## Entries provided
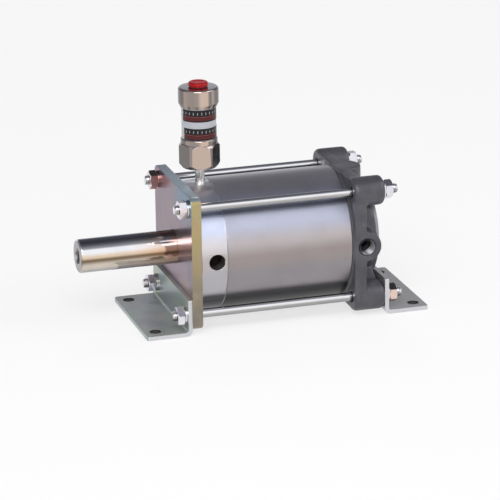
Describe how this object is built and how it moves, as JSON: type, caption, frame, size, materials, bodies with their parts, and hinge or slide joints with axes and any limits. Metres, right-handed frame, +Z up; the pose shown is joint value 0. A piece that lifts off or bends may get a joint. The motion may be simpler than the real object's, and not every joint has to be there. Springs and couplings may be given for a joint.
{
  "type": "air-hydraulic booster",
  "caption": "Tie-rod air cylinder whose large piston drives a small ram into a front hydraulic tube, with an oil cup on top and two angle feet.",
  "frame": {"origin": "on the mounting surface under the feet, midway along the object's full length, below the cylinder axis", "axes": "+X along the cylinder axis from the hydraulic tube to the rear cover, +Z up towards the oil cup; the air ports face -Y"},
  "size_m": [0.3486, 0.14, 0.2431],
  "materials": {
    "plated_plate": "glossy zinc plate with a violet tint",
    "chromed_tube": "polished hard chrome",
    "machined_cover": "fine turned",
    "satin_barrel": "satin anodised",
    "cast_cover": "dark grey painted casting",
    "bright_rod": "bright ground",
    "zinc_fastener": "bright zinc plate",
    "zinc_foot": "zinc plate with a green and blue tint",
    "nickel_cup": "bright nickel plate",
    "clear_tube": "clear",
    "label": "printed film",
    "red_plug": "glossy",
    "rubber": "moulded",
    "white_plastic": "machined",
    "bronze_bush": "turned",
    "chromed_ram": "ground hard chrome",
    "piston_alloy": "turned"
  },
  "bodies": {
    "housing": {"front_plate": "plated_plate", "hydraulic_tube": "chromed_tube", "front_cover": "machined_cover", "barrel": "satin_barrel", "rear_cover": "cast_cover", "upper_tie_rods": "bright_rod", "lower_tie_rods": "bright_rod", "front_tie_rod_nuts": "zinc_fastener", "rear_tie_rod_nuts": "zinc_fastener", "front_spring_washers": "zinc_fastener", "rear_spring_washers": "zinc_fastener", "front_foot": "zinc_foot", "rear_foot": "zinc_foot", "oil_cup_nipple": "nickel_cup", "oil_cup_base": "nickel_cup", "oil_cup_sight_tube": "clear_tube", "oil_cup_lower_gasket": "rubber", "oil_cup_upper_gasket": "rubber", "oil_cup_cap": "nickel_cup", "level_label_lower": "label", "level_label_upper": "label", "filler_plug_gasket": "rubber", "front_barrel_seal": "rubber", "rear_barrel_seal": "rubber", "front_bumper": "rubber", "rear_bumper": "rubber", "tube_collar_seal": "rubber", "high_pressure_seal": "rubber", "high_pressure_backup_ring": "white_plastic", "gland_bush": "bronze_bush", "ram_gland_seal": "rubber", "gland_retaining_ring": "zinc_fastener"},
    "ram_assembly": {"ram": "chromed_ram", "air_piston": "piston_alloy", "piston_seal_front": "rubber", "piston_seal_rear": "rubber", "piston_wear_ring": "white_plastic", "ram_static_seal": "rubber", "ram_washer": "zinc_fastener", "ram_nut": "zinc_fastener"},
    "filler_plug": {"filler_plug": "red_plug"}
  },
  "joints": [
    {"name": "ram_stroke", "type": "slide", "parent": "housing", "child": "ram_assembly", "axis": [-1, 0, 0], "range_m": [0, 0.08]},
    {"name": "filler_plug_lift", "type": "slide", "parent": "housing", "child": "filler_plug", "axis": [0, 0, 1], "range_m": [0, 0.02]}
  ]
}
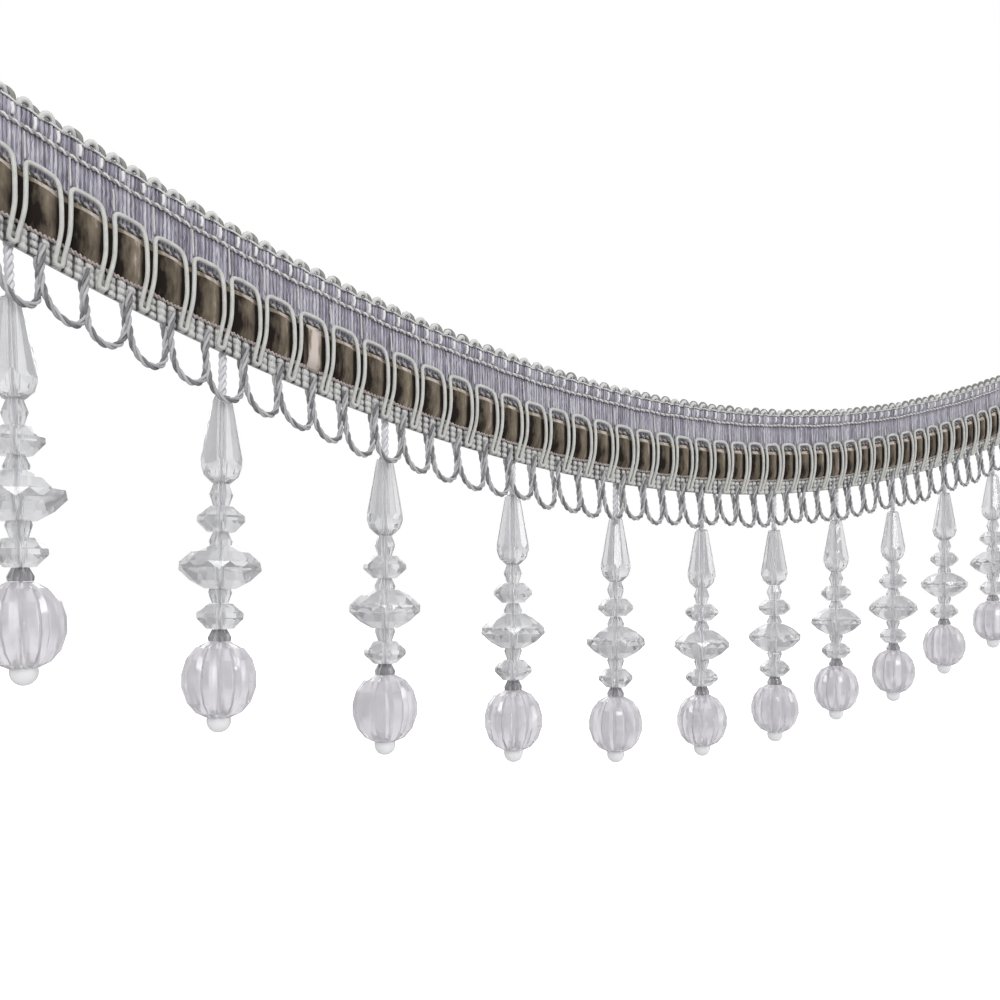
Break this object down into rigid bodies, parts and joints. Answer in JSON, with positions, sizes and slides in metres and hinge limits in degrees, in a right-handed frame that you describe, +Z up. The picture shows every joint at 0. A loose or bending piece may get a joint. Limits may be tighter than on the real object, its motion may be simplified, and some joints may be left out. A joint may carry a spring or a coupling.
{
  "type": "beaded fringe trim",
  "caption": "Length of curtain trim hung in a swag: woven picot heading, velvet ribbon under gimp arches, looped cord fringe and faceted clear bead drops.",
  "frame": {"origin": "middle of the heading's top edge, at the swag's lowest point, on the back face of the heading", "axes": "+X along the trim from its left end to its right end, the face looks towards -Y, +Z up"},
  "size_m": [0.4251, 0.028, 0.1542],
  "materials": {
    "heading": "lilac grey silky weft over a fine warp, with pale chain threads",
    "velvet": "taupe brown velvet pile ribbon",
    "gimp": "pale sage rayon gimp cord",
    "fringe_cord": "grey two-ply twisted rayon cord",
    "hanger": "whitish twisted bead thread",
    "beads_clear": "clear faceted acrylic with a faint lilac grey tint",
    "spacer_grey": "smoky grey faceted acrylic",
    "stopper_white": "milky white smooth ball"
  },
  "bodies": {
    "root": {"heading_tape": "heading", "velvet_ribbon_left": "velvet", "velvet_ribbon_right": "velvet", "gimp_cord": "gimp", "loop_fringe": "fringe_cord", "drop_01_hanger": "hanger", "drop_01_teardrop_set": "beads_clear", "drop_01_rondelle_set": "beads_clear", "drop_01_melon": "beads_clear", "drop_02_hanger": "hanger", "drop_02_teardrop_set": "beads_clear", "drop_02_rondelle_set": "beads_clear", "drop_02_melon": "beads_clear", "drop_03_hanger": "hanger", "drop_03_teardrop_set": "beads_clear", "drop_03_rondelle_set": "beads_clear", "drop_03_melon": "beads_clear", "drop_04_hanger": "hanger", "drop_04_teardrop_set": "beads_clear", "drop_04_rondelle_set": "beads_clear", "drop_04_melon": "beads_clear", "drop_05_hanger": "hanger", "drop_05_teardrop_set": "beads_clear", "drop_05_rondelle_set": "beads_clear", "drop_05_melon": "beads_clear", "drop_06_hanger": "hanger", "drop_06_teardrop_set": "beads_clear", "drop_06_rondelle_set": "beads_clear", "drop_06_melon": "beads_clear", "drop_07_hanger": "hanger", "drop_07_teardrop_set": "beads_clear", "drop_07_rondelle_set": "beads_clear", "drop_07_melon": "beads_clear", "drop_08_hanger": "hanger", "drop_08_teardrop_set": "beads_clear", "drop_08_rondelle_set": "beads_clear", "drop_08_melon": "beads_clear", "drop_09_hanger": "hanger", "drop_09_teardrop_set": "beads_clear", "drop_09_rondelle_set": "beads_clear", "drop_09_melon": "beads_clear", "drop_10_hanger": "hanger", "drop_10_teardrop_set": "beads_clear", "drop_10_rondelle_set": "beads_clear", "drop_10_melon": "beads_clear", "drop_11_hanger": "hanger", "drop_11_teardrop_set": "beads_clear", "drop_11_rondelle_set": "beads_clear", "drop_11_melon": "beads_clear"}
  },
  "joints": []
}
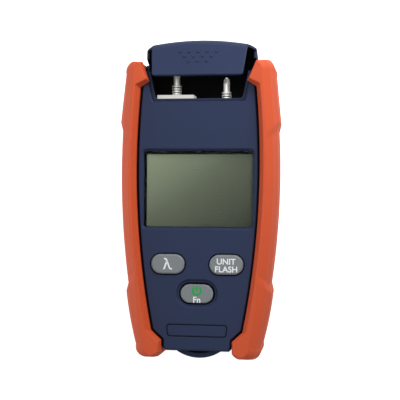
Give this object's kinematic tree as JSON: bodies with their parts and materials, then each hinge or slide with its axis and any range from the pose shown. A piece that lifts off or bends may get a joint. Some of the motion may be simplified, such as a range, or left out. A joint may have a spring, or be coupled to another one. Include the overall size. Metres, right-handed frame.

## Task
Write out every entry exactly as given.

## Result of this exercise
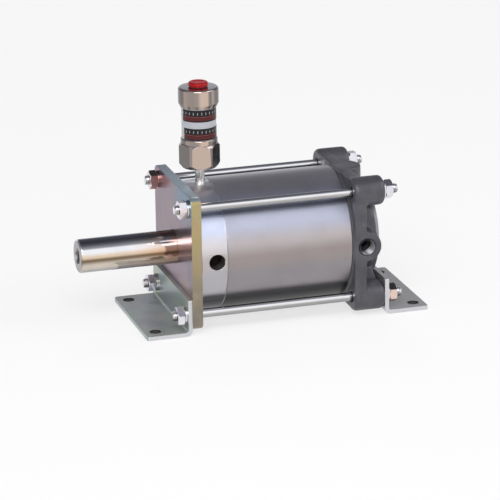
Describe how this object is built and how it moves, as JSON: type, caption, frame, size, materials, bodies with their parts, and hinge or slide joints with axes and any limits. Metres, right-handed frame, +Z up; the pose shown is joint value 0. A piece that lifts off or bends may get a joint. The motion may be simpler than the real object's, and not every joint has to be there. Springs and couplings may be given for a joint.
{
  "type": "air-hydraulic booster",
  "caption": "Tie-rod air cylinder whose large piston drives a small ram into a front hydraulic tube, with an oil cup on top and two angle feet.",
  "frame": {"origin": "on the mounting surface under the feet, midway along the object's full length, below the cylinder axis", "axes": "+X along the cylinder axis from the hydraulic tube to the rear cover, +Z up towards the oil cup; the air ports face -Y"},
  "size_m": [0.3486, 0.14, 0.2431],
  "materials": {
    "plated_plate": "glossy zinc plate with a violet tint",
    "chromed_tube": "polished hard chrome",
    "machined_cover": "fine turned",
    "satin_barrel": "satin anodised",
    "cast_cover": "dark grey painted casting",
    "bright_rod": "bright ground",
    "zinc_fastener": "bright zinc plate",
    "zinc_foot": "zinc plate with a green and blue tint",
    "nickel_cup": "bright nickel plate",
    "clear_tube": "clear",
    "label": "printed film",
    "red_plug": "glossy",
    "rubber": "moulded",
    "white_plastic": "machined",
    "bronze_bush": "turned",
    "chromed_ram": "ground hard chrome",
    "piston_alloy": "turned"
  },
  "bodies": {
    "housing": {"front_plate": "plated_plate", "hydraulic_tube": "chromed_tube", "front_cover": "machined_cover", "barrel": "satin_barrel", "rear_cover": "cast_cover", "upper_tie_rods": "bright_rod", "lower_tie_rods": "bright_rod", "front_tie_rod_nuts": "zinc_fastener", "rear_tie_rod_nuts": "zinc_fastener", "front_spring_washers": "zinc_fastener", "rear_spring_washers": "zinc_fastener", "front_foot": "zinc_foot", "rear_foot": "zinc_foot", "oil_cup_nipple": "nickel_cup", "oil_cup_base": "nickel_cup", "oil_cup_sight_tube": "clear_tube", "oil_cup_lower_gasket": "rubber", "oil_cup_upper_gasket": "rubber", "oil_cup_cap": "nickel_cup", "level_label_lower": "label", "level_label_upper": "label", "filler_plug_gasket": "rubber", "front_barrel_seal": "rubber", "rear_barrel_seal": "rubber", "front_bumper": "rubber", "rear_bumper": "rubber", "tube_collar_seal": "rubber", "high_pressure_seal": "rubber", "high_pressure_backup_ring": "white_plastic", "gland_bush": "bronze_bush", "ram_gland_seal": "rubber", "gland_retaining_ring": "zinc_fastener"},
    "ram_assembly": {"ram": "chromed_ram", "air_piston": "piston_alloy", "piston_seal_front": "rubber", "piston_seal_rear": "rubber", "piston_wear_ring": "white_plastic", "ram_static_seal": "rubber", "ram_washer": "zinc_fastener", "ram_nut": "zinc_fastener"},
    "filler_plug": {"filler_plug": "red_plug"}
  },
  "joints": [
    {"name": "ram_stroke", "type": "slide", "parent": "housing", "child": "ram_assembly", "axis": [-1, 0, 0], "range_m": [0, 0.08]},
    {"name": "filler_plug_lift", "type": "slide", "parent": "housing", "child": "filler_plug", "axis": [0, 0, 1], "range_m": [0, 0.02]}
  ]
}
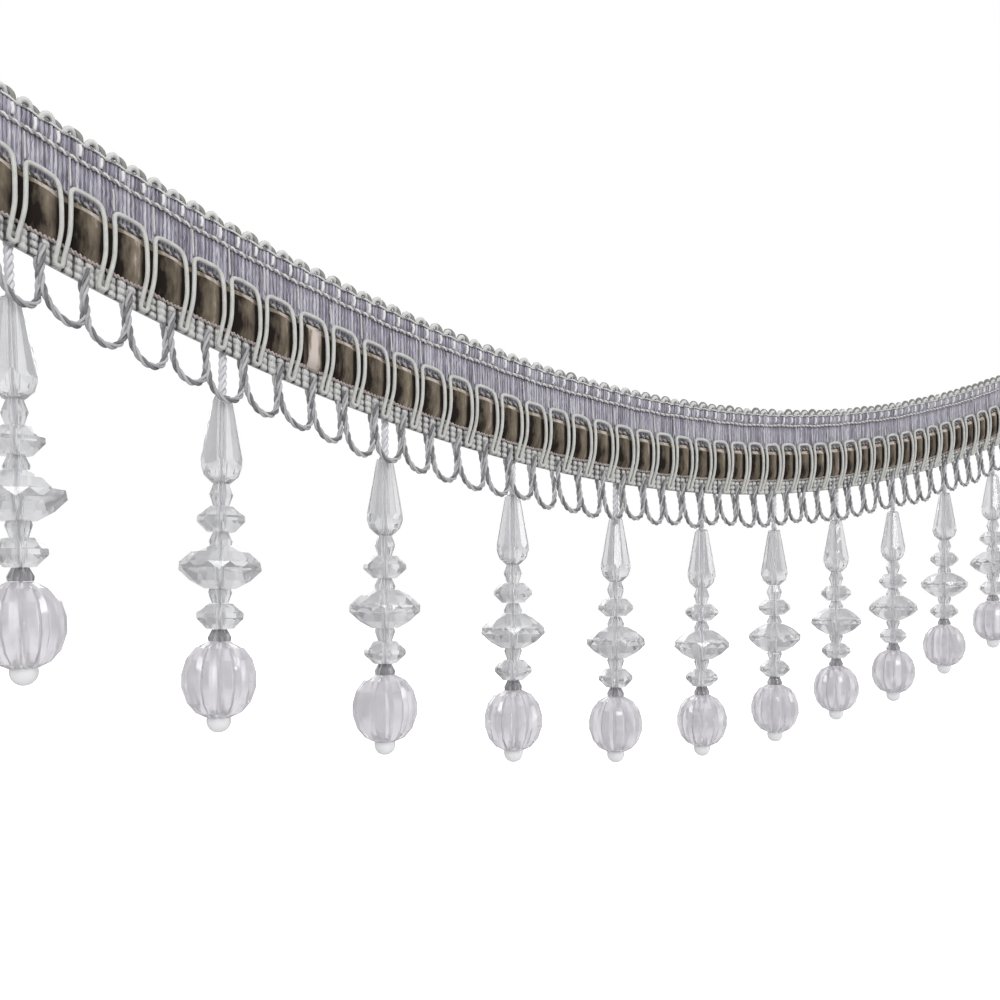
Break this object down into rigid bodies, parts and joints. Answer in JSON, with positions, sizes and slides in metres and hinge limits in degrees, in a right-handed frame that you describe, +Z up. The picture shows every joint at 0. A loose or bending piece may get a joint. Limits may be tighter than on the real object, its motion may be simplified, and some joints may be left out. A joint may carry a spring or a coupling.
{
  "type": "beaded fringe trim",
  "caption": "Length of curtain trim hung in a swag: woven picot heading, velvet ribbon under gimp arches, looped cord fringe and faceted clear bead drops.",
  "frame": {"origin": "middle of the heading's top edge, at the swag's lowest point, on the back face of the heading", "axes": "+X along the trim from its left end to its right end, the face looks towards -Y, +Z up"},
  "size_m": [0.4251, 0.028, 0.1542],
  "materials": {
    "heading": "lilac grey silky weft over a fine warp, with pale chain threads",
    "velvet": "taupe brown velvet pile ribbon",
    "gimp": "pale sage rayon gimp cord",
    "fringe_cord": "grey two-ply twisted rayon cord",
    "hanger": "whitish twisted bead thread",
    "beads_clear": "clear faceted acrylic with a faint lilac grey tint",
    "spacer_grey": "smoky grey faceted acrylic",
    "stopper_white": "milky white smooth ball"
  },
  "bodies": {
    "root": {"heading_tape": "heading", "velvet_ribbon_left": "velvet", "velvet_ribbon_right": "velvet", "gimp_cord": "gimp", "loop_fringe": "fringe_cord", "drop_01_hanger": "hanger", "drop_01_teardrop_set": "beads_clear", "drop_01_rondelle_set": "beads_clear", "drop_01_melon": "beads_clear", "drop_02_hanger": "hanger", "drop_02_teardrop_set": "beads_clear", "drop_02_rondelle_set": "beads_clear", "drop_02_melon": "beads_clear", "drop_03_hanger": "hanger", "drop_03_teardrop_set": "beads_clear", "drop_03_rondelle_set": "beads_clear", "drop_03_melon": "beads_clear", "drop_04_hanger": "hanger", "drop_04_teardrop_set": "beads_clear", "drop_04_rondelle_set": "beads_clear", "drop_04_melon": "beads_clear", "drop_05_hanger": "hanger", "drop_05_teardrop_set": "beads_clear", "drop_05_rondelle_set": "beads_clear", "drop_05_melon": "beads_clear", "drop_06_hanger": "hanger", "drop_06_teardrop_set": "beads_clear", "drop_06_rondelle_set": "beads_clear", "drop_06_melon": "beads_clear", "drop_07_hanger": "hanger", "drop_07_teardrop_set": "beads_clear", "drop_07_rondelle_set": "beads_clear", "drop_07_melon": "beads_clear", "drop_08_hanger": "hanger", "drop_08_teardrop_set": "beads_clear", "drop_08_rondelle_set": "beads_clear", "drop_08_melon": "beads_clear", "drop_09_hanger": "hanger", "drop_09_teardrop_set": "beads_clear", "drop_09_rondelle_set": "beads_clear", "drop_09_melon": "beads_clear", "drop_10_hanger": "hanger", "drop_10_teardrop_set": "beads_clear", "drop_10_rondelle_set": "beads_clear", "drop_10_melon": "beads_clear", "drop_11_hanger": "hanger", "drop_11_teardrop_set": "beads_clear", "drop_11_rondelle_set": "beads_clear", "drop_11_melon": "beads_clear"}
  },
  "joints": []
}
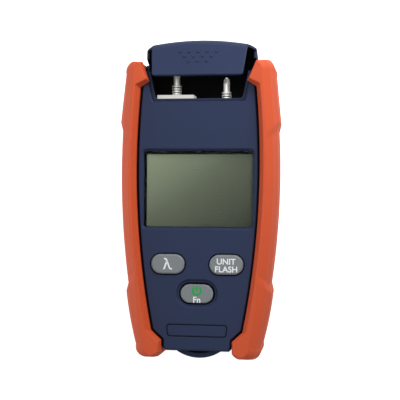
Give this object's kinematic tree as JSON: bodies with their parts and materials, then each hinge or slide with its axis and any range from the pose shown. A piece that lifts off or bends may get a joint. Some of the motion may be simplified, such as a range, or left out. A joint may have a spring, or be coupled to another one. Include the overall size. Metres, right-handed frame.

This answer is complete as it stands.